When I first visited it in 1998 with my fishing buddy Don Lund, we were both amazed at the scope of the zoo, the only one south of Mexicali. In addition to native indigenous animals, including rattlesnakes in a well-constructed pit, there were bears, monkeys, wolves, foxes, ostriches, tigers, and much more. Outside groups rallied to ensure that the animals were being kept in a desirable habitat and some changes and improvements had been made. The Parque Zoológico is open daily, 6 a.m. to 4 p.m., and is free. There is a receptacle for donations.

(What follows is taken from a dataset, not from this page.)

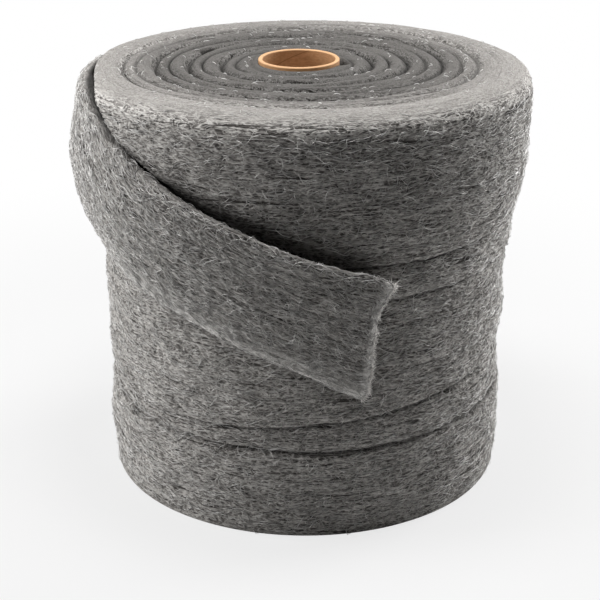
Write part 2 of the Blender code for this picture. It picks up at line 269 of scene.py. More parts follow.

Waterfalls and Hot Springs
The zoo is not the only surprise in the Santiago area. Nearby are the Santa Rita hot springs at Agua Caliente and the 40-foot Sol de Maya waterfalls dropping into a beautiful inviting pool that begs visitors to dive in. The waterfalls in the Cañon de la Zorra (Canyon of the Fox) can be reached a few miles north on a dirt road and then a short hike. Today it is a protected area on private property (Rancho Ecológico), and accessible to the public for a small fee.
The hot springs are reached a bit farther south in another canyon tumbling out of the Sierra La Laguna, the highest mountain range in BCS. I’ve noticed that these days various types of excursions (ATVs, Vans, etc.) go into the area from the Cabo-based hotels. You can drive on your own or hook up with a tour group.
A 53 Year Landmark
The neatest surprise for me in Santiago is in the heart of the wide, fertile valley between the two lomas. There, on the palm-covered lane among date palms, mangoes, sugar cane, papayas and bananas, is the El Palomar Hotel/Restaurant.
Until the El Palomar Hotel was opened in 1965 by Cirilo and Virginia Gómez, visitors to Santiago were put up for the night at the town hall. The El Palomar has long welcomed travelers and offers rooms and meals. It is really more of a bed and breakfast, with only eight inexpensive rooms facing a fragrant garden. Through the years they have offered guides, horses, and dove-hunting arrangements.
Cirilo Gómez had previously worked at the nearby Rancho Buena Vista, the east cape area’s first hotel. On the advice of a famous Buena Vista guest, who suggested that the Santiago area inland would be ideal for a hunting lodge, Cirilo and Virginia established the El Palomar. That famous guest was the very popular American crooner Bing Crosby!
The El Palomar sustained considerable damage during a 1976 hurricane, but it was rebuilt and reopened in 1981 by the Gómez son, Sergio Gómez and his wife Gloria. Sergio one time proudly showed me a photo of his mother with Bing Crosby, and gave me a newsprint copy.
On a 2001 visit, Sergio mentioned that a recent visitor was the singer Barbra Streisand. After they prepared her a meal of fresh fish mojo de ajo style, she told Sergio it was unbelievably good and gushed over the new “favorite restaurant” of hers.
On that earlier visit in 1998, we arrived in Santiago at the Loma Norte town plaza and took that left road down into the riverbed where on the valley floor the El Palomar is nestled among the trees on the left. We enjoyed a wonderful lunch in their shaded patio overlooking all sorts of citrus and other fruit trees.
Before we left, another couple arrived. After they ordered lunch, they couldn’t resist wandering the garden and touching the huge grapefruit, lemons, and bananas. They were from the East Coast and unfamiliar with citrus on trees, which we kind of figured out. But where they were from didn’t make any difference. The lush tropical trees and plants surrounding the El Palomar can even impress a lot of jaded Californians, including the famous Bing Crosby.